--- Recorded information ---

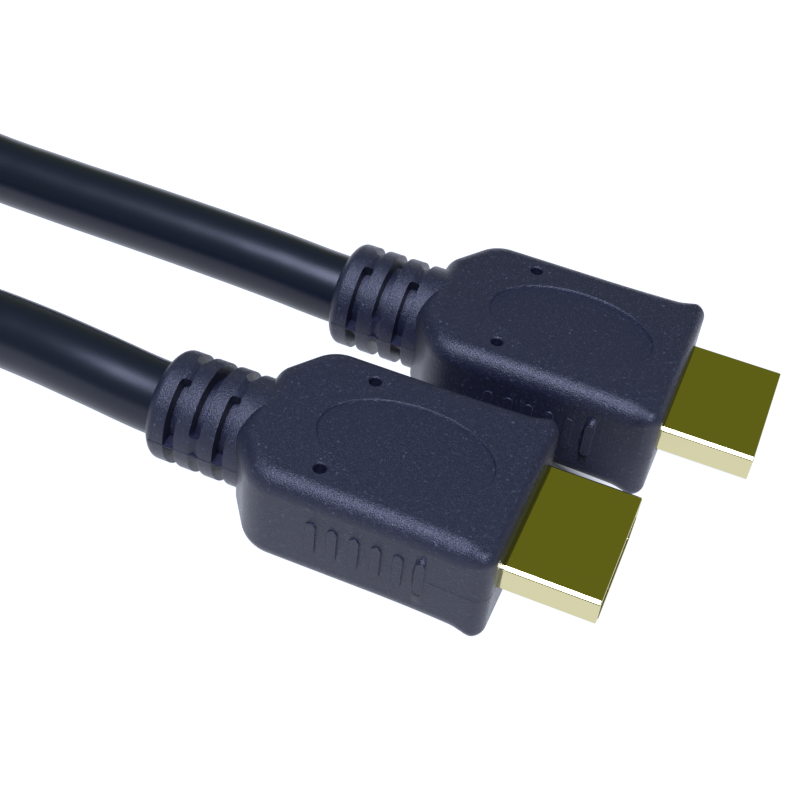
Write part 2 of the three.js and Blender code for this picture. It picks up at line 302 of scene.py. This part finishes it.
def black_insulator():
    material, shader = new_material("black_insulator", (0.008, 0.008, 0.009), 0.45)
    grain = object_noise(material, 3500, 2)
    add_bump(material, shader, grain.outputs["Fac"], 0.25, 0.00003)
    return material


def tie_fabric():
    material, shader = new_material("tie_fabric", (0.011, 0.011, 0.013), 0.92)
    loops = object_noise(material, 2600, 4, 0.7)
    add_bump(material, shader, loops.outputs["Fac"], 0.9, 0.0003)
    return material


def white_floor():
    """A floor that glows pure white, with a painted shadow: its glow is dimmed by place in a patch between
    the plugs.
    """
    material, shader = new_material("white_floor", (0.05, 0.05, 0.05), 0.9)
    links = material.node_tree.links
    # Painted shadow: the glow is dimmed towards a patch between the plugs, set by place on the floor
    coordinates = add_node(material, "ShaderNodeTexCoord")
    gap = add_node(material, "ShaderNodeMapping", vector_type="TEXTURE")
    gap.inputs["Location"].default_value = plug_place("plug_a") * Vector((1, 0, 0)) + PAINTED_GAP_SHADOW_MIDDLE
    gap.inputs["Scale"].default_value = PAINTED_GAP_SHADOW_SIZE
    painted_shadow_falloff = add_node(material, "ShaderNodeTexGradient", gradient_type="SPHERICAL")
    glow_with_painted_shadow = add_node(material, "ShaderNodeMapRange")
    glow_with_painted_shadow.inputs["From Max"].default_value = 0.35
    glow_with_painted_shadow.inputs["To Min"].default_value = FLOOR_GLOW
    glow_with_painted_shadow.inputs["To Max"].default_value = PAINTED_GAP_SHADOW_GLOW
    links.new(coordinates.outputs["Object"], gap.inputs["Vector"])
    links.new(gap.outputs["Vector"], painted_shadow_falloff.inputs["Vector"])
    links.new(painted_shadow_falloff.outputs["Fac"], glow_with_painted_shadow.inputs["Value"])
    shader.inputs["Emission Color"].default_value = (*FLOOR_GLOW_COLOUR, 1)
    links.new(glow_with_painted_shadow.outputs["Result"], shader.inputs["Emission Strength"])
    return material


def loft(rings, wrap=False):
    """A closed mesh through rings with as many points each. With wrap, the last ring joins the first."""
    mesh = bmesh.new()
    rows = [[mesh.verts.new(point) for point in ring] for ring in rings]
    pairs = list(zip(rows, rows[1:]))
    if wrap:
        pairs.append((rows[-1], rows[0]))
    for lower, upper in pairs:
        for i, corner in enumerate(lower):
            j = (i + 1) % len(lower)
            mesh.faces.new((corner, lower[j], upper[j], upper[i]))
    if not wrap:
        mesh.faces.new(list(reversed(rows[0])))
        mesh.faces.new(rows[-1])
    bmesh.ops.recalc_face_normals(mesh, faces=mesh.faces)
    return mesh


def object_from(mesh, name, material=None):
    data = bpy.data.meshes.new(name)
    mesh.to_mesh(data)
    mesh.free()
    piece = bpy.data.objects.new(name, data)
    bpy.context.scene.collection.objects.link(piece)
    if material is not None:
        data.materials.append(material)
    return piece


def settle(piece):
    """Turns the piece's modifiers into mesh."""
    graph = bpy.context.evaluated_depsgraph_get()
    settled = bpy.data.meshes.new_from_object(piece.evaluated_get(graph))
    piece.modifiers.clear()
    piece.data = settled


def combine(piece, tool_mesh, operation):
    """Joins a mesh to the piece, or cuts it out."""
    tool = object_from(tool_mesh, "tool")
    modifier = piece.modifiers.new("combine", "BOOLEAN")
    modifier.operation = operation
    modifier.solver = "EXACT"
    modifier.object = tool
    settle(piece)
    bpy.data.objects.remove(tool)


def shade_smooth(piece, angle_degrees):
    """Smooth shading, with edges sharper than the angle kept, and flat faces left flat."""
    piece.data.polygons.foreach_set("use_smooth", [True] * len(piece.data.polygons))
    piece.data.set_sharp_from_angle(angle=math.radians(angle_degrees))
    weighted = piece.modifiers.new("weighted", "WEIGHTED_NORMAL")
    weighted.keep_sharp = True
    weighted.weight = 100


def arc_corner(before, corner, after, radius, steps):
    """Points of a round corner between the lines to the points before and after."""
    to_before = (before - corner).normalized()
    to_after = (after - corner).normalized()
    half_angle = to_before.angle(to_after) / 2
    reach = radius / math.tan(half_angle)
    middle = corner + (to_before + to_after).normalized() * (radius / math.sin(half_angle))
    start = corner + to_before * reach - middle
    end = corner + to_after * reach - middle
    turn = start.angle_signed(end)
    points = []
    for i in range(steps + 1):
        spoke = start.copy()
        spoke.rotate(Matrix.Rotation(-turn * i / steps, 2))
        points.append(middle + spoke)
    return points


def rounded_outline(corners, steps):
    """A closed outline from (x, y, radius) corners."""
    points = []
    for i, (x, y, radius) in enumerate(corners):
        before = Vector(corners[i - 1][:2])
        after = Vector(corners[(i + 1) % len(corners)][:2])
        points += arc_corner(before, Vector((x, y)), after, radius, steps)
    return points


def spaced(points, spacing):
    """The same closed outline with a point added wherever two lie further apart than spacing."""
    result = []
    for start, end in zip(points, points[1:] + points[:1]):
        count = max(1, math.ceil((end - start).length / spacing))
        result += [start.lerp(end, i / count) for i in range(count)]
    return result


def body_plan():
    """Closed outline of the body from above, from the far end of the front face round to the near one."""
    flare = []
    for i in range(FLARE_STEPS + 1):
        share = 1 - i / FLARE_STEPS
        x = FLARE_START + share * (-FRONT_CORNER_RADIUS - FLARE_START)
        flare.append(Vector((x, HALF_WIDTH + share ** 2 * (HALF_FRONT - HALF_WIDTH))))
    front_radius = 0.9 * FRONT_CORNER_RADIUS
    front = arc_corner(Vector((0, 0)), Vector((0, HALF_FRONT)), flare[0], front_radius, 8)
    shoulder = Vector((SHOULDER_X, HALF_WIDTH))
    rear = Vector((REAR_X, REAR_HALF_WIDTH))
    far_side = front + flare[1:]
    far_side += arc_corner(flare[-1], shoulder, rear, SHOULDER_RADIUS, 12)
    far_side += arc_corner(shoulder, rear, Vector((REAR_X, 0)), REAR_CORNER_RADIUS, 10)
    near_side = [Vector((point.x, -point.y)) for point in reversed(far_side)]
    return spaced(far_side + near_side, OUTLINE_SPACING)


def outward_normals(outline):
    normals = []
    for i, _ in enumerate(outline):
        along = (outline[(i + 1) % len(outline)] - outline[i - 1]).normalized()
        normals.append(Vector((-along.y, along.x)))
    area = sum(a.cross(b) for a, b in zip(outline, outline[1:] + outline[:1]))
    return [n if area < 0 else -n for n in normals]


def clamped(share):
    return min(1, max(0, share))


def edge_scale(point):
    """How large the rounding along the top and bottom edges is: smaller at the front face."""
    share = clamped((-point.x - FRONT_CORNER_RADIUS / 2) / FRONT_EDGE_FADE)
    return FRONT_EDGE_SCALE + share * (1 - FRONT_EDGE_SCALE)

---

* **Exercise prompt**
Extract every line above containing the word "scene".

* **Solution to this exercise**
Write part 2 of the three.js and Blender code for this picture. It picks up at line 302 of scene.py. This part finishes it.
    bpy.context.scene.collection.objects.link(piece)